--- SOURCE DATA ---
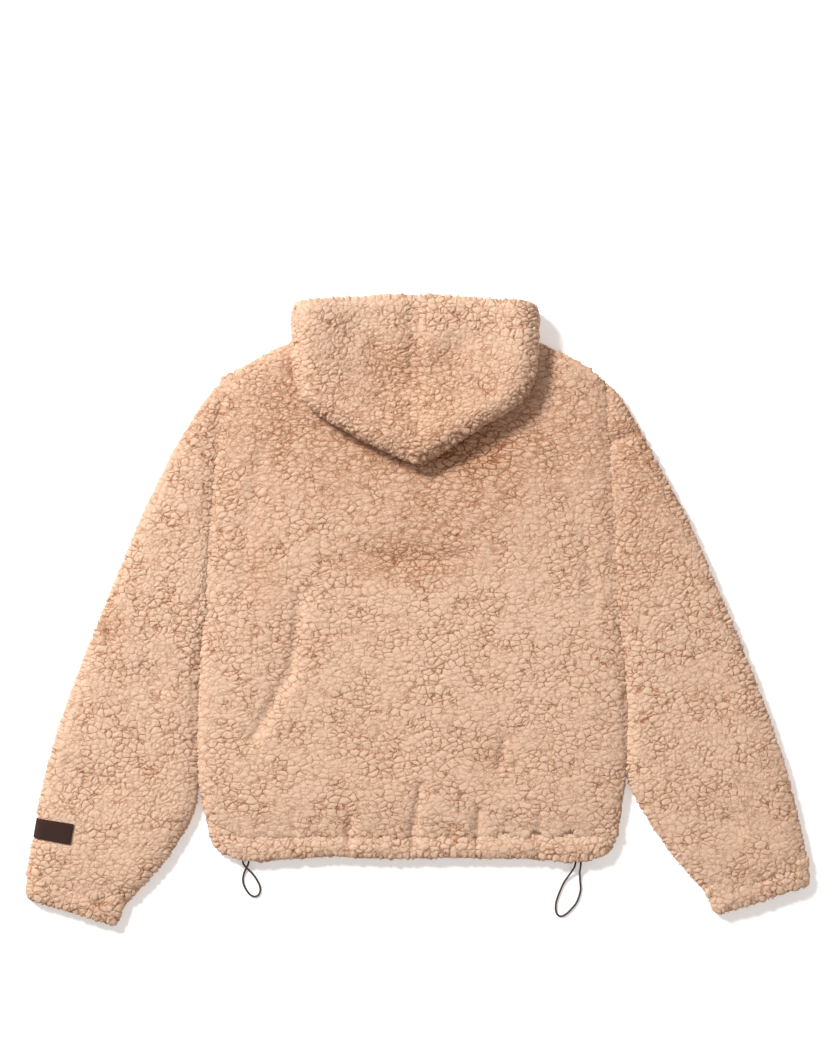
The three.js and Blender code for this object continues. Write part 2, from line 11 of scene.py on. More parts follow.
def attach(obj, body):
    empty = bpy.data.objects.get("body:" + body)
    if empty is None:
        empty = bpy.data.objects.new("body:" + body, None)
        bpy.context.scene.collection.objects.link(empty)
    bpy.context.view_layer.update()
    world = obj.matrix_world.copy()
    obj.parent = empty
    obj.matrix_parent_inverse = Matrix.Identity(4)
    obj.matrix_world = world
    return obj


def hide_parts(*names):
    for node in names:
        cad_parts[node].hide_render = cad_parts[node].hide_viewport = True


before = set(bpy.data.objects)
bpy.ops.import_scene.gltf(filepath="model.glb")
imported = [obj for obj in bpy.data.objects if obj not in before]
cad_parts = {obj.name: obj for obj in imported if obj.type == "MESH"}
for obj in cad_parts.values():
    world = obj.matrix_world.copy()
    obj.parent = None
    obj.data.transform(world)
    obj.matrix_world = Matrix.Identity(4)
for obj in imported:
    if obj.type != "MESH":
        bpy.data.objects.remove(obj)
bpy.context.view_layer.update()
---
Your output consists solely of the lines from the one with "obj.parent = empty" through the last line, copied exactly.

◆ FINAL ANSWER
    obj.parent = empty
    obj.matrix_parent_inverse = Matrix.Identity(4)
    obj.matrix_world = world
    return obj


def hide_parts(*names):
    for node in names:
        cad_parts[node].hide_render = cad_parts[node].hide_viewport = True


before = set(bpy.data.objects)
bpy.ops.import_scene.gltf(filepath="model.glb")
imported = [obj for obj in bpy.data.objects if obj not in before]
cad_parts = {obj.name: obj for obj in imported if obj.type == "MESH"}
for obj in cad_parts.values():
    world = obj.matrix_world.copy()
    obj.parent = None
    obj.data.transform(world)
    obj.matrix_world = Matrix.Identity(4)
for obj in imported:
    if obj.type != "MESH":
        bpy.data.objects.remove(obj)
bpy.context.view_layer.update()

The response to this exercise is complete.